No entanto, espera-se que certas regiões do país tenham uma anomalia térmica positiva um pouco maior, entre 1 ºC e 1,5 ºC acima da média climatológica. Essas áreas incluem a parte mais setentrional do distrito de Viana do Castelo, Nordeste Transmontano, pequenas áreas dos distritos de Viseu e Vila Real, faixa do litoral entre o Porto e Melides (distrito de Setúbal) e a maior parte ou quase todo o Alentejo e os distritos de Lisboa e Santarém. O especialista, mestre em Riscos, Cidades e Ordenamento do Território, e mestrando em Ensino de Geografia, destaca que, embora não se espere um calor tão extremo como em julho de 2022, ainda existe a possibilidade de ocorrer uma onda de calor.

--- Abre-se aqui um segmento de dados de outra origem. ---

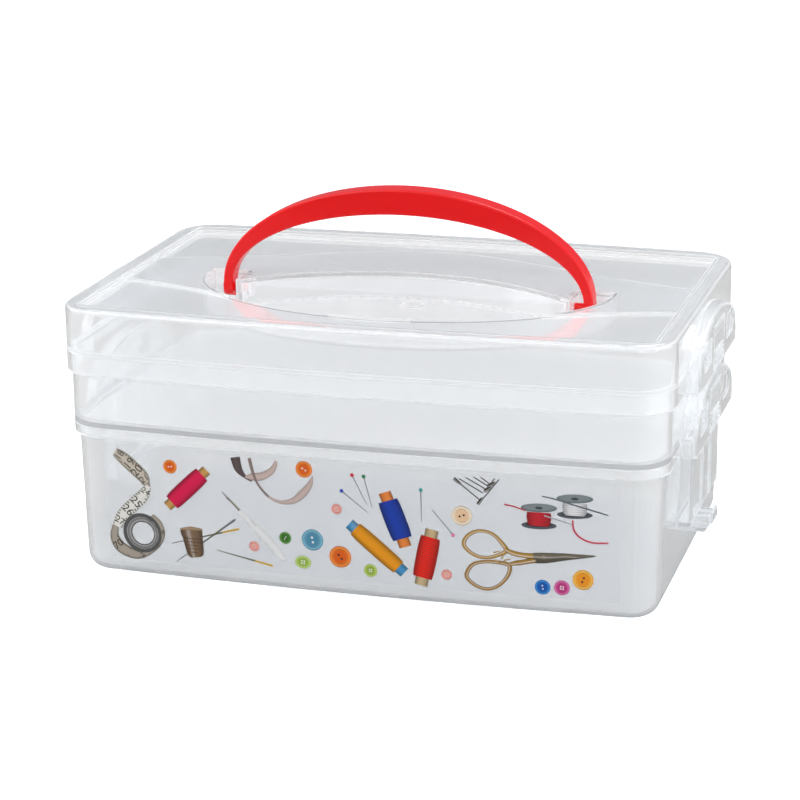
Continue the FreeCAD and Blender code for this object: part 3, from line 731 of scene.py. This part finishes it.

Relativamente ao mar, durante o mês de junho de 2023, as temperaturas do mesmo atingiram níveis mais altos do que nos últimos 20 anos, de acordo com os dados divulgados pelo Instituto Hidrográfico. As medições realizadas pelas boias de monitorização nos portos de Leixões, Sines e Faro mostraram que as temperaturas médias do mar foram superiores às médias históricas entre 2000 e 2020, e também ultrapassaram as médias dos anos mais recentes, 2021 e 2022.
O climatólogo Hélder Lopes, da Meteored Portugal, afirmou, ao i, que em Faro, por exemplo, a temperatura média do mar foi de aproximadamente 20,6°C, o que representa um aumento de 1,0°C em comparação com anos anteriores, como 2022, em que a temperatura média foi de 19,7°C. Em Leixões, a temperatura máxima do mar atingiu 21°C em 20 de junho, mas o recorde foi registrado em agosto de 2005, quando alcançou 22,4°C. Já em Sines, a temperatura do mar chegou a 20,7°C em 24 de junho, ainda abaixo do recorde de agosto de 2016.
Por outro lado, o também investigador do Lab2PT e colaborador do Grupo de Climatologia – Barcelona observou que em Faro, a temperatura máxima atingiu 24,4°C em 22 de junho, mas não superou o recorde de agosto de 2010, quando foi registada uma temperatura máxima de 26,6°C. Entre 2000 e 2020, as temperaturas mais altas registadas foram de 21,2°C em Leixões, 21,9°C em Sines e 25,3°C em Faro. Embora as temperaturas máximas de junho tenham sido elevadas e indicassem um aumento na temperatura do mar em Portugal, nenhum recorde absoluto foi ultrapassado.